* [DIRECTIONS]: Repeat the whole of the data, keeping every detail the same.

* [INPUT ROWS]:
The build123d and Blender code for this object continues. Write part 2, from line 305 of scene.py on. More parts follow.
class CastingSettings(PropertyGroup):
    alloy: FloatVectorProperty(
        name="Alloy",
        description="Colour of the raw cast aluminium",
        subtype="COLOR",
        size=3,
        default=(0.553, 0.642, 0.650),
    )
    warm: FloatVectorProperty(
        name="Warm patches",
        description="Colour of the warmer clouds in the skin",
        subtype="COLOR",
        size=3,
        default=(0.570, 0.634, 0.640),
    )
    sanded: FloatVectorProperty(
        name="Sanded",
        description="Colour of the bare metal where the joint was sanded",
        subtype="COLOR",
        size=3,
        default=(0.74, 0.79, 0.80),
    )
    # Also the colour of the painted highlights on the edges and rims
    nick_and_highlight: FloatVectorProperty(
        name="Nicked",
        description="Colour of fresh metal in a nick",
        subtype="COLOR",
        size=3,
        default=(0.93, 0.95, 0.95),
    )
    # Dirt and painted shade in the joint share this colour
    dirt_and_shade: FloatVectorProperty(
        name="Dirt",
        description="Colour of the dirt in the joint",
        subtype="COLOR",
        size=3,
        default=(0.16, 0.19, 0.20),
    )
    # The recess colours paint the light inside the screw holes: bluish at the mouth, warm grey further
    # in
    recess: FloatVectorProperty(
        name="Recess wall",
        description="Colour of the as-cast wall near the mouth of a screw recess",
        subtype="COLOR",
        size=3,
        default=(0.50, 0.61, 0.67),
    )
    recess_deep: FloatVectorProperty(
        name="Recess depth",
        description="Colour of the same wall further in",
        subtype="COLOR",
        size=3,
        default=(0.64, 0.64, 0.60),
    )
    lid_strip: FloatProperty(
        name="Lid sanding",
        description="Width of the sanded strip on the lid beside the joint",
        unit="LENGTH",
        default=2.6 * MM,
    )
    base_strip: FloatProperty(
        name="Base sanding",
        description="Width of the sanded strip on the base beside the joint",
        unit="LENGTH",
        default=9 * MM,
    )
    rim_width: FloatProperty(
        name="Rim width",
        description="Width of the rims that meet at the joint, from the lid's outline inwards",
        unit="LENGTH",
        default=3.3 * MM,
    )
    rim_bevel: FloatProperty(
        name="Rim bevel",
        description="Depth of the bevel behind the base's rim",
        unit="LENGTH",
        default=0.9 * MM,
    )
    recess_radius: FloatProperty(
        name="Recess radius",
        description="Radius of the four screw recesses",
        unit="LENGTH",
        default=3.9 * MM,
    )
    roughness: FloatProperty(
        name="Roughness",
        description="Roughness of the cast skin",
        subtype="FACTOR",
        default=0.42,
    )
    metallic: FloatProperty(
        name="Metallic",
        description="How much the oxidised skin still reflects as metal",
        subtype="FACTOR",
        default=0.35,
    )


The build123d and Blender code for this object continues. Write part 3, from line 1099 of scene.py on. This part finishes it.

* [FINAL RESULT]:
The build123d and Blender code for this object continues. Write part 2, from line 305 of scene.py on. More parts follow.
class CastingSettings(PropertyGroup):
    alloy: FloatVectorProperty(
        name="Alloy",
        description="Colour of the raw cast aluminium",
        subtype="COLOR",
        size=3,
        default=(0.553, 0.642, 0.650),
    )
    warm: FloatVectorProperty(
        name="Warm patches",
        description="Colour of the warmer clouds in the skin",
        subtype="COLOR",
        size=3,
        default=(0.570, 0.634, 0.640),
    )
    sanded: FloatVectorProperty(
        name="Sanded",
        description="Colour of the bare metal where the joint was sanded",
        subtype="COLOR",
        size=3,
        default=(0.74, 0.79, 0.80),
    )
    # Also the colour of the painted highlights on the edges and rims
    nick_and_highlight: FloatVectorProperty(
        name="Nicked",
        description="Colour of fresh metal in a nick",
        subtype="COLOR",
        size=3,
        default=(0.93, 0.95, 0.95),
    )
    # Dirt and painted shade in the joint share this colour
    dirt_and_shade: FloatVectorProperty(
        name="Dirt",
        description="Colour of the dirt in the joint",
        subtype="COLOR",
        size=3,
        default=(0.16, 0.19, 0.20),
    )
    # The recess colours paint the light inside the screw holes: bluish at the mouth, warm grey further
    # in
    recess: FloatVectorProperty(
        name="Recess wall",
        description="Colour of the as-cast wall near the mouth of a screw recess",
        subtype="COLOR",
        size=3,
        default=(0.50, 0.61, 0.67),
    )
    recess_deep: FloatVectorProperty(
        name="Recess depth",
        description="Colour of the same wall further in",
        subtype="COLOR",
        size=3,
        default=(0.64, 0.64, 0.60),
    )
    lid_strip: FloatProperty(
        name="Lid sanding",
        description="Width of the sanded strip on the lid beside the joint",
        unit="LENGTH",
        default=2.6 * MM,
    )
    base_strip: FloatProperty(
        name="Base sanding",
        description="Width of the sanded strip on the base beside the joint",
        unit="LENGTH",
        default=9 * MM,
    )
    rim_width: FloatProperty(
        name="Rim width",
        description="Width of the rims that meet at the joint, from the lid's outline inwards",
        unit="LENGTH",
        default=3.3 * MM,
    )
    rim_bevel: FloatProperty(
        name="Rim bevel",
        description="Depth of the bevel behind the base's rim",
        unit="LENGTH",
        default=0.9 * MM,
    )
    recess_radius: FloatProperty(
        name="Recess radius",
        description="Radius of the four screw recesses",
        unit="LENGTH",
        default=3.9 * MM,
    )
    roughness: FloatProperty(
        name="Roughness",
        description="Roughness of the cast skin",
        subtype="FACTOR",
        default=0.42,
    )
    metallic: FloatProperty(
        name="Metallic",
        description="How much the oxidised skin still reflects as metal",
        subtype="FACTOR",
        default=0.35,
    )


The build123d and Blender code for this object continues. Write part 3, from line 1099 of scene.py on. This part finishes it.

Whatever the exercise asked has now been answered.